Modeling violent rock failures in tunneling and shaft boring based on energy balance calculations

Abstract

Excavation in highly stressed grounds may lead to violent compressive failures of rock or violent slip along discontinuities in the vicinity of the underground space. Violent failures, usually with anomalous seismic signatures, are characterized with radiating excess energy during the failure, endangering the safety and productivity of the operation. This paper adopts a numerical methodology, developed in the Universal Distinct Element Code (UDEC) for quantitatively studying the occurrence and intensity of violent failures, and advances it for respective analyses in tunneling and shaft-boring operations. The methodology enables estimating the radiated energy as a measure for evaluating the occurrence and relative intensity of violent failures. We first validate the radiated energy calculation in the models against analytical solutions for the formation of a circular opening, analogous to the geometry of tunnels and shafts. After reviewing the concept of violent failures by ideal models, we explore the effects of different factors on the occurrence and intensity of violent failures caused by an excavation into brittle rock or next to a preexisting fault.

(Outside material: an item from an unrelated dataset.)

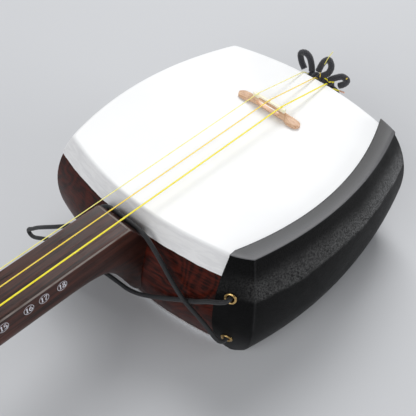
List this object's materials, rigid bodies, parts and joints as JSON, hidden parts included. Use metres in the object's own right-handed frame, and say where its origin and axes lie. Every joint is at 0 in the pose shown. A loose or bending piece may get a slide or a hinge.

Limited cases studied in this paper demonstrate that different combinations of the rock elastic modulus and post-failure response of rock and discontinuity can result in a violent failure with various intensities. Larger excavations under higher deviatoric stresses can intensify the potential violent failure mostly through expanding the rock failure zone or the slip area on the activated fault. However, as opposed to the radiated energy, using the failure zone volume and fault slip area alone may lead to underestimating or overestimating the intensity of possible violent failures in a modeling practice. The energy-based analyses outlined in this paper provide a rational yet simple means for quantitatively studying violent failures in potentially complex geological conditions and excavation layouts.